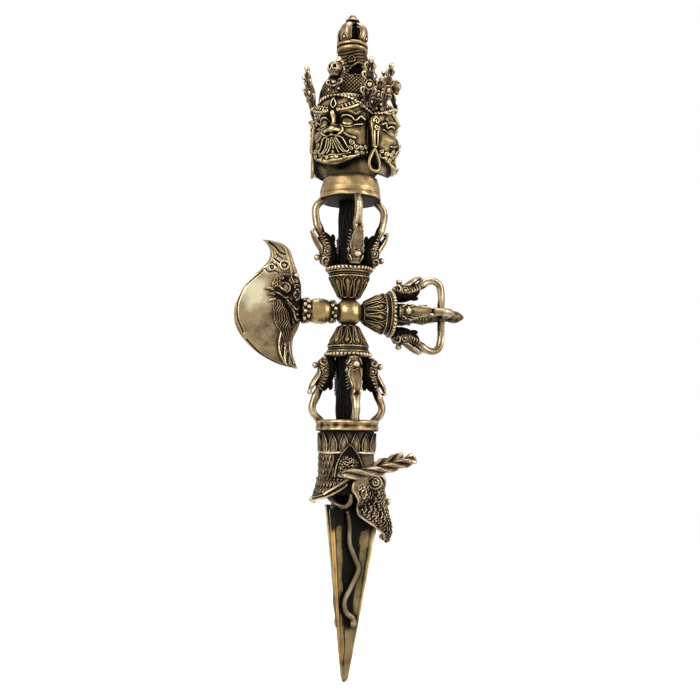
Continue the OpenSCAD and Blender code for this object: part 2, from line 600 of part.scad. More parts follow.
// A leaf at angle b on the band: shares of its lean, height and half width
leaf_half_t = 0.8;
crown_leaf_line = [[0, 0, 0.55], [0.2, 0.16, 0.6], [0.45, 0.36, 1], [0.75, 0.6, 0.85], [0.9, 0.8, 0.5],
                   [1, 1, 0.1]];
module crown_leaf(b, height, width, lean) {
  foot = band_place(b);
  z = chin_z + band_h_at(b) + band_r + air;
  tube([for (q = crown_leaf_line) [foot + lean * q[0], 0, z + height * q[1]]],
       [for (q = crown_leaf_line) [width / 2 * q[2], leaf_half_t * (0.4 + 0.6 * q[2])]], [1, 0, 0], 8);
}
skull_leaf_h = 20;
skull_leaf_lean = -7.4;
module crown_leaves() color("#a58c4e") for (a = face_turns) rotate(a + head_turn) {
  crown_leaf(0, skull_leaf_h, 9, skull_leaf_lean);
  for (s = [-1, 1]) rotate(45 * s) crown_leaf(45, crown_leaf_h, 7, 5.6);
  rotate(60) crown_leaf(60, crown_leaf_h * 0.66, 5.6, 8);
}
skull_r = 3.2;
module crown_skulls() color("#b0955a") for (a = face_turns) rotate(a + head_turn)
  translate([band_place(0) + skull_leaf_lean * 0.75 + leaf_half_t + air + skull_r + 0.5, 0,
             chin_z + band_h_at(0) + band_r + skull_leaf_h * 0.66]) difference() {
    union() {
      sphere(r = skull_r, $fn = 32);
      translate([0.9, 0, -3.9]) cylinder(r = 1.9, h = 2.4, $fn = 24);
    }
    for (s = [-1, 1]) translate([skull_r - 0.5, 1.2 * s, 0.2]) sphere(r = 0.9, $fn = 24);
  }

// Hair dome with the topknot over it and the finial's socket
finial_rod_r = 2;
finial_socket = 8;
module topknot() color("#4a3d34") translate([0, 0, hair_z]) difference() {
  rotate_extrude($fn = 96) polygon([
    [0, -hair_plug_h], [neck_r, -hair_plug_h], [neck_r, 0], [16.6, 0], [17.4, hair_h * 0.1],
    [17, hair_h * 0.24], [15, hair_h * 0.41], [11.6, hair_h * 0.52], [10.2, hair_h * 0.56],
    [10.6, hair_h * 0.64], [10, hair_h * 0.74], [8.6, hair_h * 0.88], [7.4, hair_h], [0, hair_h]]);
  translate([0, 0, hair_h - finial_socket])
    cylinder(r = finial_rod_r + slip, h = finial_socket + 1, $fn = 32);
}

module finial_base() color("#b79a55") translate([0, 0, finial_z]) difference() {
  rotate_extrude($fn = 64) polygon([
    [0, 0], [finial_r - 0.9, 0], [finial_r - 0.2, 0.7], [finial_r - 0.2, finial_base_h * 0.4],
    [finial_r - 1.2, finial_base_h * 0.5], [finial_r - 0.2, finial_base_h * 0.62],
    [finial_r - 0.2, finial_base_h - 0.6], [finial_r - 0.8, finial_base_h], [0, finial_base_h]]);
  translate([0, 0, -1]) cylinder(r = finial_rod_r + slip, h = finial_base_h + 2, $fn = 32);
}
cap_socket = 2.4;
module finial_core() color("#3a3230") translate([0, 0, rib_z]) rotate_extrude($fn = 48) polygon([
  [0, -finial_base_h - finial_socket], [finial_rod_r, -finial_base_h - finial_socket], [finial_rod_r, 0],
  [3.6, 0], [4.2, finial_h * 0.4], [finial_rod_r + 0.2, finial_h * 0.9], [finial_rod_r, finial_h],
  [finial_rod_r, finial_h + cap_socket], [0, finial_h + cap_socket]]);
module finial_ribs() color("#c3a75c") translate([0, 0, rib_z])
for (i = [0:3]) rotate(90 * i + 45) difference() {
  path = stand(smooth([[6.4, -1], [finial_r - 0.9, finial_h * 0.22], [finial_r - 0.95, finial_h * 0.5],
                       [finial_r - 2.6, finial_h * 0.8], [3.3, finial_h + 0.6]], 2));
  tube(path, [for (q = path) [2.4 * (0.5 + 0.5 * q[0] / finial_r), 0.9]], [1, 0, 0], 8);
  translate([-20, -20, -5]) cube([40, 40, 5]);
  translate([-20, -20, finial_h]) cube([40, 40, 5]);
}
module finial_cap() color("#c3a75c") translate([0, 0, cap_z]) difference() {
  rotate_extrude($fn = 64) polygon([
    [0, 0], [cap_r, 0], [cap_r + 0.1, cap_h * 0.16], [cap_r, cap_h * 0.32], [cap_r * 0.74, cap_h * 0.5],
    [cap_r * 0.5, cap_h * 0.72], [cap_r * 0.36, cap_h * 0.84], [cap_r * 0.16, cap_h], [0, cap_h]]);
  translate([0, 0, -1]) cylinder(r = finial_rod_r + slip, h = cap_socket + 1, $fn = 32);
}

// Axe arm, built towards +Z of on_hub_left
axe_socket = 8;
module axe_stud() color("#5a4a38") on_hub_left() translate([0, 0, hub_half - rod_depth])
  cylinder(r = rod_r, h = rod_depth + axe_x - hub_half + axe_socket, $fn = 32);
module axe_inner_ring() color("#94804a") on_hub_left() translate([0, 0, hub_half])
  bead_hoop(5.2, inner_ring_w, 14, rod_r);
module axe_barrel() color("#c3a75c") on_hub_left() translate([0, 0, barrel_x]) difference() {
  rotate_extrude($fn = 64) polygon([
    [0, 0], [barrel_r - 1.6, 0], [barrel_r - 0.5, barrel_len * 0.12], [barrel_r, barrel_len * 0.3],
    [barrel_r, barrel_len * 0.6], [barrel_r - 0.6, barrel_len * 0.86], [barrel_r - 1.6, barrel_len],
    [0, barrel_len]]);
  translate([0, 0, -1]) cylinder(r = rod_r + slip, h = barrel_len + 2, $fn = 32);
}
module axe_outer_ring() color("#94804a") on_hub_left() translate([0, 0, outer_ring_x])
  bead_hoop(5.8, outer_ring_w, 16, rod_r);

// Outline of the axe as shares of its width and half height, from the horn's
// point round the cutting edge to the heel and back up its spine
axe_horn = [[0.54, 1.09], [0.49, 0.96], [0.44, 0.84], [0.5, 0.74], [0.62, 0.6]];
axe_edge = [[0.84, 0.32], [0.95, 0.08], [0.966, -0.06], [0.944, -0.26], [0.84, -0.46], [0.64, -0.67],
            [0.38, -0.83]];
axe_spine = [[0.03, -0.93], [0.1, -0.76], [0.13, -0.54], [0.06, -0.34], [0, -0.2], [0, 0.22],
             [0.04, 0.52], [0.1, 0.68], [0.19, 0.98], [0.36, 1.07]];
axe_line = concat(smooth(concat(axe_horn, axe_edge), 2), smooth(axe_spine, 2));
axe_edge_t = 0.8;
function bow(s) = axe_edge_t / 2 + (axe_t - axe_edge_t) / 2 * (1 - s * s);
module lens(half) polygon(concat([for (i = [0:8]) let (s = i / 4 - 1) [s * half, bow(s)]],
  [for (i = [8:-1:0]) let (s = i / 4 - 1) [s * half, -bow(s)]]));
boss_r = 4.4;
module axe_body() {
  intersection() {
    translate([0, 6, 0]) rotate([90, 0, 0]) linear_extrude(12)
      polygon([for (q = axe_line) [max(q[0], 0) * axe_w, q[1] * axe_h / 2]]);
    translate([0, 0, -axe_h]) linear_extrude(2 * axe_h) lens(axe_w);
    translate([-1, 0, 0]) rotate([0, 90, 0]) linear_extrude(axe_w + 2) lens(axe_h * 0.6);
  }
  rotate([0, 90, 0]) cylinder(r = boss_r, h = axe_socket + 3, $fn = 48);
}
module at_axe() translate([-axe_x, 0, hub_z]) mirror([1, 0, 0]) children();
module axe_blade() color("#b79a55") at_axe() difference() {
  axe_body();
  translate([-1, 0, 0]) rotate([0, 90, 0]) cylinder(r = rod_r + slip, h = axe_socket + 1, $fn = 32);
}
// Beast's mask on both sides of the plate, biting it: rings of points round its
// middle, raised over the plate by brow, muzzle, eyes, teeth and mane
mask_mid = [8.6, 0];
mask_half = [8, 19];
mask_rings = 7;
mask_spokes = 28;
function mask_rise(u, v) =
  let (e = pow((u - mask_mid[0]) / mask_half[0], 2) + pow((v - mask_mid[1]) / mask_half[1], 2))
  4.2 * pow(max(0, 1 - e), 0.6) + 2.2 * hump(norm([u - 10, v - 6.5]), 3.6)
  + 1.6 * hump(norm([u - 13, v - 2]), 2.6) + 1.2 * hump(norm([u - 7, v - 11]), 2)
  - 1.1 * hump(norm([u - 10.5, v + 1.8]), 1.8) + 0.5;
module axe_mask() color("#8f7a42") at_axe() {
  base = axe_t / 2 + air;
  pts = [for (i = [1:mask_rings]) for (j = [0:mask_spokes - 1])
    let (a = 360 * j / mask_spokes, f = i / mask_rings * (i == mask_rings ? 1 + 0.05 * cos(a * 7) : 1),
         u = mask_mid[0] + f * mask_half[0] * cos(a), v = mask_mid[1] + f * mask_half[1] * sin(a))
    [u, v, base + mask_rise(u, v) - (i == mask_rings ? 0.3 : 0)]];
  n = mask_spokes;
  o = n * mask_rings;
  rim = n * (mask_rings - 1);
  floor_pts = [for (j = [0:n - 1]) [pts[rim + j][0], pts[rim + j][1], base]];
  top = [mask_mid[0], mask_mid[1], base + mask_rise(mask_mid[0], mask_mid[1])];
  for (s = [0, 1]) mirror([0, s, 0]) rotate([90, 0, 0]) difference() {
    polyhedron(concat(pts, floor_pts, [top, [top[0], top[1], base]]),
      concat([for (j = [0:n - 1]) [o + n, (j + 1) % n, j]],
             [for (i = [0:mask_rings - 2]) for (j = [0:n - 1]) let (k = (j + 1) % n, p = i * n)
               for (f = [[p + j, p + k, p + n + k], [p + j, p + n + k, p + n + j]]) f],
             [for (j = [0:n - 1]) let (k = (j + 1) % n, p = rim)
               for (f = [[p + j, p + k, o + k], [p + j, o + k, o + j], [o + j, o + k, o + n + 1]]) f]));
    rotate([0, 90, 0]) translate([0, 0, -1]) cylinder(r = boss_r + air, h = axe_socket + 4 + air, $fn = 48);
    translate([-10, -axe_h / 2, -1]) cube([10, axe_h, 20]);
  }
}

// Vajra arm, built towards +Z of on_hub_right
module arm_lotus() color("#94804a") on_hub_right() translate([0, 0, hub_half]) lotus();
module arm_beads() color("#94804a") on_hub_right() translate([0, 0, arm_ring_x - bead_h]) beads();
module arm_core() color("#a58c4e") on_hub_right() translate([0, 0, arm_ring_x])
rotate_extrude($fn = 48) polygon([
  [0, -rod_down], [rod_r, -rod_down], [rod_r, 0], [5.4, 0], [5.6, 6], [point_r + 0.4, 14], [point_r, 18],
  [point_r, arm_cage_h + prong_t], [point_r * 0.8, arm_cage_h + point_len * 0.35],
  [point_r * 0.95, arm_cage_h + point_len * 0.55], [point_r * 0.7, arm_cage_h + point_len * 0.8],
  [0.3, arm_cage_h + point_len], [0, arm_cage_h + point_len]]);
module arm_prong_at(i) color("#a58c4e") on_hub_right()
  translate([0, 0, arm_ring_x]) rotate(90 * i) arm_prong();

blade();
naga_right();
naga_left();
naga_back();
sleeve();
leaf_ring();
ear_leaves();
snout();
lower_jaw();
horns();
mouth_loops();
lower_collar();
lower_core();
lower_beads();
lower_lotus();
hub();
upper_lotus();
upper_beads();
upper_core();
upper_collar();
neck();
head();
ears();
crown_band();
crown_leaves();
crown_skulls();
topknot();
finial_base();
finial_core();
finial_ribs();
finial_cap();
axe_stud();
axe_inner_ring();
axe_barrel();
axe_outer_ring();
axe_blade();
axe_mask();
arm_lotus();
arm_beads();
arm_core();
for (i = [0:2]) {
  earring(half_turns[i]);
}
for (i = [0:3]) {
  lower_prong(i);
  upper_prong(i);
  arm_prong_at(i);
}
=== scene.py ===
# %% [markdown]
# A phurba is a ritual dagger with a three-edged blade. This one is cast in
# brass: from the tip up come the blade in a sea-dragon's mouth, a cage of four
# prongs, a ball with an axe and a half vajra for arms, a second cage, and a
# head with three faces under a crown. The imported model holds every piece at
# its real size. Here each piece gets the relief that a founder would cut into
# the wax, and one family of brass finishes.

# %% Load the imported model
import bpy
import numpy as np
from mathutils import Matrix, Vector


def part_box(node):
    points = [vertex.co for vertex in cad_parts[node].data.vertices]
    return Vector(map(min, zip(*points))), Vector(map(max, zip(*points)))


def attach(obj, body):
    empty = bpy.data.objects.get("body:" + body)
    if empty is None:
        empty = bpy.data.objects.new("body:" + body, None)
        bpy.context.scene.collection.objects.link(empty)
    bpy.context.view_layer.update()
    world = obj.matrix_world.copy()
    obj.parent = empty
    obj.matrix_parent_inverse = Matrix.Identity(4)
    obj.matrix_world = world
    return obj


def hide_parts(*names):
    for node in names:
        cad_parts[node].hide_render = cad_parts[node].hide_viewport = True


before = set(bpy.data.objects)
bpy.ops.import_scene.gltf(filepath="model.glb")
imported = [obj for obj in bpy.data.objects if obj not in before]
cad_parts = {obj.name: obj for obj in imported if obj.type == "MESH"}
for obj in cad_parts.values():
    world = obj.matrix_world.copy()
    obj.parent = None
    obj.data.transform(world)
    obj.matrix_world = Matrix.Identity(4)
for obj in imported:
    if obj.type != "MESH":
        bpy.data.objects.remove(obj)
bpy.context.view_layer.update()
MM = 0.001


def span(node):
    """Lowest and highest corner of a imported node, in millimetres."""
    low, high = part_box(node)
    return np.array(low) / MM, np.array(high) / MM


TOP_Z = span("finial_cap")[1][2]
print("nodes", len(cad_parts), "height mm", round(TOP_Z, 1))

# %% [markdown]
# The photograph was taken from half a metre, level with the lower third of the
# dagger and tilted up a little, with the dagger turned 14 degrees. A lens that
# is slightly longer than normal gives the same perspective.

# %% Camera
CAMERA_AWAY = 477
CAMERA_HEIGHT = 130.2
CAMERA_TURN = -14
CAMERA_TILT = 4.7
CAMERA_ROLL = 0.8
CAMERA_SIDE = 1.0
FOCAL = 914 / 700 * 36
turn = Matrix.Rotation(np.radians(CAMERA_TURN), 4, "Z")
tilt = Matrix.Rotation(np.radians(90 + CAMERA_TILT), 4, "X")
roll = Matrix.Rotation(np.radians(CAMERA_ROLL), 4, "Z")
place = Matrix.Translation((CAMERA_SIDE * MM, -CAMERA_AWAY * MM, CAMERA_HEIGHT * MM))
camera = bpy.data.objects.new("camera", bpy.data.cameras.new("camera"))
camera.data.lens = FOCAL
camera.data.sensor_width = 36
camera.matrix_world = turn @ place @ tilt @ roll
bpy.context.collection.objects.link(camera)
bpy.context.scene.camera = camera
print("lens mm", round(FOCAL, 1))

# %% [markdown]
# A piece here is a shape: an array of points and the quads and triangles
# between them. Nearly every shape is a pile of rings, because a casting is a
# closed skin: each row of points is a closed loop, the rows follow each other,
# and a point in the middle of the first and last row closes the ends.


# %% Rings of points to a closed skin
def flipped(shape):
    """The same skin with its faces turned round."""
    points, quads, tris = shape
    return points, quads[:, ::-1], tris[:, ::-1]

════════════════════

Task to carry out
Quote the data above from the line containing "bpy.data.objects.remove(obj)" to the line containing "# is slightly", inclusive, and stop.

The result
        bpy.data.objects.remove(obj)
bpy.context.view_layer.update()
MM = 0.001


def span(node):
    """Lowest and highest corner of a imported node, in millimetres."""
    low, high = part_box(node)
    return np.array(low) / MM, np.array(high) / MM


TOP_Z = span("finial_cap")[1][2]
print("nodes", len(cad_parts), "height mm", round(TOP_Z, 1))

# %% [markdown]
# The photograph was taken from half a metre, level with the lower third of the
# dagger and tilted up a little, with the dagger turned 14 degrees. A lens that
# is slightly longer than normal gives the same perspective.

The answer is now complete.